In July 2021, the campaign “Become a Posidonia keeper” was launched, as part of which the goal is to raise public awareness, especially sailors, about the importance of protection and preservation of seagrasses, with special emphasis on Posidonia. Also, our goal is to bring the importance and purpose of environmentally friendly anchoring closer to boaters and encourage them to think about anchoring and anchoring locations. Through the campaign, the intention is to create a network of socially responsible companies and firms that as Ambassadors of Posidonia will help achieve the goal and create a network of sailors as Keepers of Posidonia who through their behaviour and actions directly help protect marine flora.
Posidonia (Posidonia oceanica), a strictly protected species, is seagrass and endemic to the Mediterranean Sea. Posidonia meadows are considered to be the most important ecosystem of the Mediterranean because of their ecological functions and the ecosystem services they provide. Despite their prevalence, they are threatened by numerous human actions.
Disruption of marine ecosystems by destroying seagrass meadows is associated with seafloor erosion, biodiversity loss, oxygen reduction in seawater etc. These plants are endangered due to many human activities such as numerous fish and shellfish farms, pulling fishing nets along the seabed, concreting and backfilling natural shores, as well as construction in the coastal belt and free anchoring that causes permanent damage to Posidonia meadows. The SASPAS project pays great attention to the problem of free anchoring since even small anchors can destroy large areas of the seabed.

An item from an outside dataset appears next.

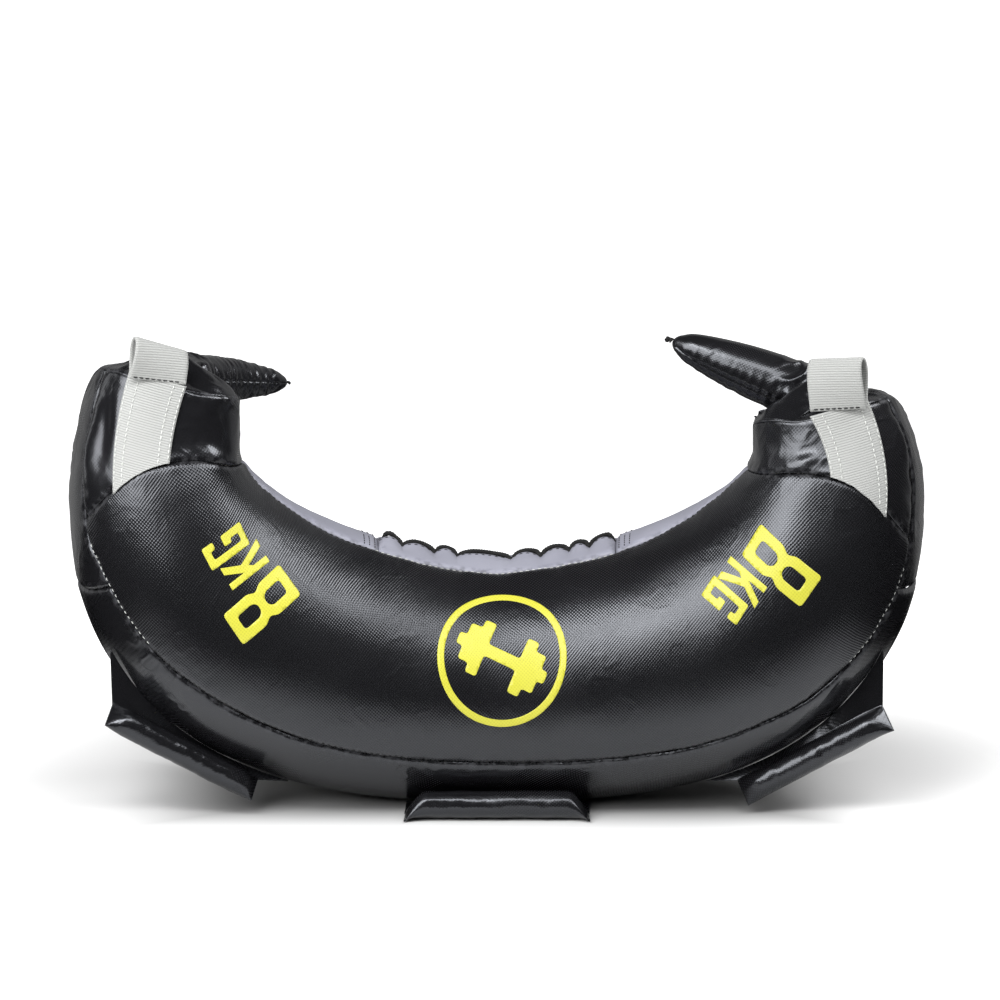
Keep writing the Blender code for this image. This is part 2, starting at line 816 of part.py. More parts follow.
def make_strap(end, back=False):
    """Webbing down one face of the end, from its top edge to the end seam."""

    def place(u, v):
        lean = lerp(end.strap_top, end.strap_bottom, u)
        across = lerp(-WEBBING_WIDTH / 2, WEBBING_WIDTH / 2, v)
        offset = lean + across
        angle = math.asin(min(max(offset / section(end.sign * ARC)[0], -1.0), 1.0))
        if back:
            angle = back_of(angle)
        low = end_seam(end, angle) + end.sign * SEAM_GAP
        high = rim_seam(end, angle)
        reach = lerp(high, low, u)
        return face_point(end, reach, offset, 2 * CLEARANCE, back)

    name = end.name + ("_back_strap" if back else "_front_strap")
    outwards = (end.sign > 0) != back
    return mapped_grid(name, place, STRAP_STEPS, WEBBING_GREY, thickness=WEBBING, inwards=outwards)


def loop_seat(end):
    """Flat place of the line where the hand loop is sewn on, above the strap's top."""
    reach = rim_seam(end, 0.0)
    centre, _, outward = frame_at(reach)
    depth = section(reach)[1]
    flat = centre + outward * end.strap_top
    return Vector((flat.x, -depth - CLEARANCE - WEBBING, flat.z + LOOP_SEAT))


def make_loop(end):
    """A hand loop of webbing: its two ends meet at the seam, and it stands up as a teardrop."""
    seat = loop_seat(end)
    tilt = Matrix.Rotation(math.radians(end.loop_tilt) * -end.sign, 3, "Y")

    def place(u, v):
        share = lerp(LOOP_OPEN_SHARE, 1 - LOOP_OPEN_SHARE, v)
        angle = math.radians(lerp(LOOP_FRONT_ANGLE, LOOP_BACK_ANGLE, share))
        reach = end.loop_height * math.sin(math.pi * share) ** LOOP_FULLNESS
        offset = Vector(
            (
                lerp(-WEBBING_WIDTH / 2, WEBBING_WIDTH / 2, u),
                reach * math.cos(angle),
                reach * math.sin(angle),
            )
        )
        return wrapped(seat + tilt @ offset)

    loop = mapped_grid(
        end.name + "_hand_loop",
        place,
        LOOP_STEPS,
        WEBBING_GREY,
        thickness=WEBBING,
        inwards=True,
    )
    move_origin(loop, wrapped(seat))
    return loop


def make_side_grip(end):
    """A fabric flap on the gusset's middle line with a stuffed tube along its edge."""
    middle = end.sign * GRIP_REACH_SHARE * ARC
    centre, along, outward = frame_at(middle)
    root = body_point(middle, math.radians(GRIP_SEAM_ANGLE))
    along = wrapped_direction(centre, along)
    outward = wrapped_direction(centre, outward)
    seat = root + outward * (GRIP_SEAT + GRIP_FABRIC + GRIP_LAYER_GAP / 2)
    tilt = Matrix.Rotation(math.radians(end.grip_tilt), 3, along)
    radial = tilt @ outward
    if radial.y > outward.y:
        radial = tilt.inverted() @ outward
    make_grip(end.name, seat, along, radial, GRIP_LENGTH, GRIP_WEB, middle=middle)


def make_grip(name, seat, along, radial, length, web, shift=0.0, middle=None):
    """One outer grip: the folded sleeve and the round stuffing in it, shifted off the flap's plane."""
    side = along.cross(radial).normalized()
    half = GRIP_FABRIC + GRIP_LAYER_GAP / 2
    tube = GRIP_TUBE_RADIUS
    centre_out = web + tube
    hold = GRIP_SEAT + half
    start = math.asin(max((half - shift) / tube, -1.0))
    stop = 2 * math.pi + math.asin(max((-half - shift) / tube, -1.0))

    def root_at(far):
        if middle is None:
            return seat + along * far
        centre, _, outward = frame_at(middle + far)
        surface = body_point(middle + far, math.radians(GRIP_SEAM_ANGLE))
        return surface + wrapped_direction(centre, outward) * hold

    def place(u, v):
        far = lerp(-length / 2, length / 2, u)
        base = root_at(far)
        line = seat + along * far
        if v < GRIP_WEB_SHARE:
            end = line + radial * (centre_out - tube * math.cos(start))
            return base.lerp(end, v / GRIP_WEB_SHARE) + side * half
        if v > 1 - GRIP_WEB_SHARE:
            end = line + radial * (centre_out - tube * math.cos(stop))
            return base.lerp(end, (1 - v) / GRIP_WEB_SHARE) - side * half
        round_share = (v - GRIP_WEB_SHARE) / (1 - 2 * GRIP_WEB_SHARE)
        turn = lerp(start, stop, round_share)
        across = shift + tube * math.sin(turn)
        return line + radial * (centre_out - tube * math.cos(turn)) + side * across

    sleeve = mapped_grid(
        name + "_grip_sleeve",
        place,
        GRIP_STEPS,
        COATED_BLACK,
        thickness=GRIP_FABRIC,
        inwards=False,
    )
    inner = tube - GRIP_FABRIC - CLEARANCE
    short = length / 2 - CLEARANCE
    axis = seat + radial * centre_out + side * shift
    ends = [axis + along * (sign * short) for sign in (-1, 1)]
    stuffing = make_cord(
        name + "_grip_stuffing", ends, inner * 2, STUFFING_WHITE, GRIP_STUFFING_SMOOTHNESS
    )
    move_origin(sleeve, seat)
    for point in stuffing.data.splines[0].points:
        point.co = (*(point.co.xyz - seat), 1.0)
    stuffing.location = seat


def make_centre_grip():
    """The middle grip: its flap is folded forwards under the bag, and its tube lies on the floor."""
    half = GRIP_FABRIC + GRIP_LAYER_GAP / 2
    seat = Vector((0.0, CENTRE_SEAM_Y, FLOOR_CLEARANCE + GRIP_FABRIC + half))
    along = Vector((-1.0, 0.0, 0.0))
    forwards = Vector((0.0, -1.0, 0.0))
    shift = GRIP_TUBE_RADIUS - half
    make_grip("centre", seat, along, forwards, CENTRE_GRIP_LENGTH, CENTRE_WEB, shift=shift)


def start_scene():
    """An empty scene with a collection for the bag and one for its cutters."""
    for obj in list(bpy.data.objects):
        bpy.data.objects.remove(obj, do_unlink=True)
    for name in ("bulgarian_bag", "cutters"):
        collection = bpy.data.collections.new(name)
        bpy.context.scene.collection.children.link(collection)
    bpy.data.collections["cutters"].hide_render = True


def main():
    """Builds the bag."""
    start_scene()
    make_panels()
    make_lace()
    make_fill()
    for end in ENDS:
        make_cap(end)
        make_horn(end)
        make_strap(end)
        make_strap(end, back=True)
        make_loop(end)
        make_side_grip(end)
    make_centre_grip()


if __name__ == "__main__":
    main()
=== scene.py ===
"""Bulgarian bag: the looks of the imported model.

A crescent of coated fabric stands on its outer curve. The script rebuilds each sewn piece as cloth:
panels pulled in at their seams, a grey neck band with a laced closure, webbing, horn grips, outer
grips, thread and prints. Metres, +Z up, -Y is the front. Every piece rides a body of the frame.
"""

import itertools
import json
import logging
import math
from dataclasses import dataclass, field
from enum import Enum
from functools import partial
from typing import Callable, Sequence

import bmesh
import bpy
import numpy as np
from mathutils import Matrix, Vector
from mathutils.bvhtree import BVHTree
from mathutils.geometry import barycentric_transform


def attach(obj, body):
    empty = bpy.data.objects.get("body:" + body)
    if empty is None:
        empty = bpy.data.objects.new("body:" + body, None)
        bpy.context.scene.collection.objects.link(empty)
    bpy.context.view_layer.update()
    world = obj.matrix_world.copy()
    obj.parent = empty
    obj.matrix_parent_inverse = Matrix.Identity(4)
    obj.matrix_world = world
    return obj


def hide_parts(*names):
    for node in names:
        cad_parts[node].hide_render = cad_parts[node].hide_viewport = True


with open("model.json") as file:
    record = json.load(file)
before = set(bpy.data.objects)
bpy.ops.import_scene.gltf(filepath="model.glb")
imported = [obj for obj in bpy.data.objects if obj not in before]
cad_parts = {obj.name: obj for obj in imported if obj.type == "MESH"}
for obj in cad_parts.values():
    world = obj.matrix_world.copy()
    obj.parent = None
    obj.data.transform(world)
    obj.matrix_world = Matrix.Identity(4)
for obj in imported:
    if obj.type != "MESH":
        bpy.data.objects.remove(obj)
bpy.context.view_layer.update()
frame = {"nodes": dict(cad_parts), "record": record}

log = logging.getLogger("bulgarian_bag")
Array = np.ndarray
Seam = Callable[[Array], Array]
Colour = tuple[float, float, float]
FULL_TURN = 2 * math.pi
QUARTER = math.pi / 2


def smooth(share: Array) -> Array:
    """0 to 1 with level ends."""
    share = np.clip(share, 0.0, 1.0)
    return share * share * (3.0 - 2.0 * share)


def powered(value: Array, power: Array) -> Array:
    """Values raised to a power with their signs kept."""
    return np.sign(value) * np.abs(value) ** power


def lerp(low: Array, high: Array, share: Array) -> Array:
    """Values between two others."""
    return low + (high - low) * share


def unit(vectors: Array) -> Array:
    """Vectors scaled to length one."""
    return vectors / np.maximum(np.linalg.norm(vectors, axis=-1, keepdims=True), 1e-12)


def keyed(shares: Sequence[float], values: Sequence[float], at: Array) -> Array:
    """Values at shares, on a smooth curve through the keys.

    Args:
        shares: Places of the keys, rising.
        values: Value at each key.
        at: Shares to read the curve at.

    Returns:
        One value for each share in at.
    """
    shares, values = np.array(shares, float), np.array(values, float)
    at = np.clip(np.asarray(at, float), shares[0], shares[-1])
    index = np.clip(np.searchsorted(shares, at, side="right") - 1, 0, len(shares) - 2)
    order = np.arange(len(shares))
    low, high = np.maximum(order - 1, 0), np.minimum(order + 1, len(shares) - 1)
    slopes = (values[high] - values[low]) / (shares[high] - shares[low])
    span = shares[index + 1] - shares[index]
    t = (at - shares[index]) / span
    return (
        values[index] * (2 * t**3 - 3 * t**2 + 1)
        + values[index + 1] * (3 * t**2 - 2 * t**3)
        + span * slopes[index] * (t**3 - 2 * t**2 + t)
        + span * slopes[index + 1] * (t**3 - t**2)
    )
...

For this purpose, within the INTERREG Italy-Croatia SASPAS project, the implementation of the seagrass monitoring system and collection of monitoring data on an annual basis, installation of environmentally friendly anchoring system (anchorages and simple signal buoys), pilot seagrass transplantation, and establishment of an integrated management system for seagrasses in the Adriatic area (GIS Digital Information Platform (DIP)) as well as the development of proposals for the Integrated Management Program for the Protection of Seagrasses (MSSIMP).

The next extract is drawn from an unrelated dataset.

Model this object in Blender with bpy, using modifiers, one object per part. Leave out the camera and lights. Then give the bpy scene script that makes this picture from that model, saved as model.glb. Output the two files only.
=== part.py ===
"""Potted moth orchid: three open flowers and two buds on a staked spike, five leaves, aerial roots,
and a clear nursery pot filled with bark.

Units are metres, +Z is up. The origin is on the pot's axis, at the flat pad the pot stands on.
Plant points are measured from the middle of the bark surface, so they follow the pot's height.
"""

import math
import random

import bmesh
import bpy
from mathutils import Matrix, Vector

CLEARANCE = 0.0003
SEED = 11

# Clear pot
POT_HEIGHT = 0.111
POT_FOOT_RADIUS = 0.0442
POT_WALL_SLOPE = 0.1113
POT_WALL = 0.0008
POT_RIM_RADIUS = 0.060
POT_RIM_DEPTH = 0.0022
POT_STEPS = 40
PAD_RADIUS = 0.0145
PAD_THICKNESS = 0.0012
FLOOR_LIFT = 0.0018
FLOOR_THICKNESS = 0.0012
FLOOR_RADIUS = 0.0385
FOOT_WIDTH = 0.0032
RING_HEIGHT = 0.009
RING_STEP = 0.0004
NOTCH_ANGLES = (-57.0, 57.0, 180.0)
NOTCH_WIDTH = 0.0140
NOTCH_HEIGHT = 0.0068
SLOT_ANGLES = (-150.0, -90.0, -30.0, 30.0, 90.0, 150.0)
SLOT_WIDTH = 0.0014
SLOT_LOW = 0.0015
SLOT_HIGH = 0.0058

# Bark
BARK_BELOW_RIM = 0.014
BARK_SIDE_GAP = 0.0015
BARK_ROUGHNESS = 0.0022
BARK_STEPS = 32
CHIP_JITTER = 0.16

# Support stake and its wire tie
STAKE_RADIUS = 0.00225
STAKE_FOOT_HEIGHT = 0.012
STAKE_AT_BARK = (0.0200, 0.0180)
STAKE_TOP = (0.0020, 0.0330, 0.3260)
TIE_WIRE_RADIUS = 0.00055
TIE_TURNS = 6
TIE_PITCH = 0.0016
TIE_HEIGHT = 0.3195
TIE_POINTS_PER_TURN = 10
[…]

Specific project activities are carried out at three Natura 2000 ecological network sites and are subject to different degrees of anthropogenic pressures: Kornati National Park in Croatia and Panzano Bay (Monfalcone), Brindisi coast, and Dune Costiere Nature Park from Torre Canne to Torre San Leonardo in Italy.
Back in June 2019, monitoring of Posidonia meadows in the area of the Kornati National Park was established, and monitoring of the situation was carried out at two locations – Kravljačica Bay and the bay between Borovnik Island and Balun Island.
To reduce the negative impact of anchoring on the habitats of seagrass Posidonia, during July 2021, a total of 40 environmentally friendly anchoring buoys were set up within the Kornati National Park. Such anchorages have been set up in four bays: Kravljačica, Strižnja, Šipnate and Tomasovac – Suha punta.
In each of these bays, there are 10 anchorages for vessels up to 16 meters in length. Given that in the Kornati National Park, Posidonia meadows are under great pressure due to many years of uncontrolled free anchoring, the installation of buoys for mooring vessels will prevent free anchoring and thus reduce the threat to seagrass on the seafloor within this protected area.
The anchor system, i.e. buoys, is not set in the usual way – by tying the buoy to concrete blocks, but by a different method. A special “anchor” is drilled into the rocky bottom where it remains buried without significant damage to the seabed.
With the successful installation of such an anchor system within the SASPAS project, the realization of the long-term goal of the Kornati National Park has begun, to establish anchorages in all 19 bays and to completely ban free anchoring in the national park.